▲2017年9月7日、THAADランチャー4基を追加配備するため移送車両が慶尚北道星州郡韶成里のマウル会館前を通過しているところ。これを阻止しようとするTHAAD反対デモ隊が警察と対峙(たいじ)している。/朝鮮日報

 これまで8年にわたり在韓米軍THAAD(高高度防衛ミサイル)反対集会が行われていた慶尚北道星州郡韶成里のマウル会館前が静かになった。2016年にTHAAD配備決定が下った後、風の静まる日はなかった場所だ。星州闘争委・金泉対策委・円仏敎非常対策委・全国行動など6団体が相次いで反対集会を開いた。デモ隊は各種装備・物資がTHAAD基地に向かうたびに警察と衝突し、道路を占拠してTHAAD基地に行き来する全ての車両の出入りを妨害した。一時はおよそ6000人が参加していた集会が、今では外部からやって来た10-20人規模で間欠的に開かれている。数日前には、住民らが集会用のテントを自主撤去した。

 2016年に韓国政府が星州へのTHAAD配備を決定すると、THAAD反対勢力は「THAADの電磁波が星州のマクワウリを汚染する」というデマをばらまいた。扇動に乗せられた一部住民がマクワウリ畑を掘り返し、鉢巻きを締めた。一部の民主党議員はTHAAD反対集会に行って「体の中が電磁波で揚げ物になりそう」と歌を歌った。文在寅(ムン・ジェイン)政権は、THAADの電磁波は人体に無害だという結果を数十回確認しても隠した。THAADを嫌う中国と北朝鮮を意識したからだ。そのせいでTHAAD基地内部の韓米の将兵らは、きちんとした宿舎やトイレもなく、コンテナのような場所で劣悪な生活をした。韓国の安全保障を守ろうと入ってきた防御システムを、韓国自ら駄目にした。21年に現場を確認した米国の国防長官が、韓国側に抗議するという一幕まであった。それでようやく文政権がデモ隊の統制に乗り出し、物資搬入の道が開けた。

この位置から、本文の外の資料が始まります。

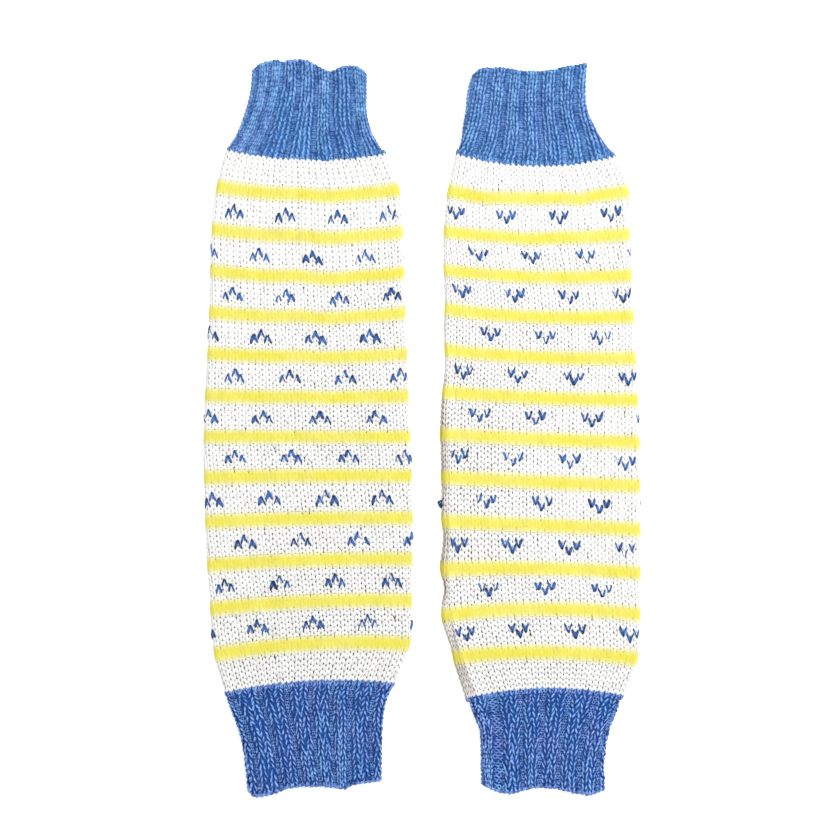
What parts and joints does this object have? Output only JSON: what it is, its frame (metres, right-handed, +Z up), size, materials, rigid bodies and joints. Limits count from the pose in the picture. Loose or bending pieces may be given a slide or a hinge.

 現政権発足後にようやく、THAADの電磁波は人体に有害ではないという環境影響評価結果が出た。住民らが「THAAD配備で基本権を侵害された」として提起した憲法訴願も今年3月に却下された。これは7年もかかる決定だったのか。今では住民らも「デモをする名分もない」と言っている。結局は理性と真実がデマと扇動を無くしたのだが、あまりにも長い時間と多くの社会的コストが費やされた。星州のマクワウリは数年前から売り上げの最高記録を塗り替えている。このでたらめなTHAADデマを作り、育てた勢力からは、今なお一言の謝罪もない。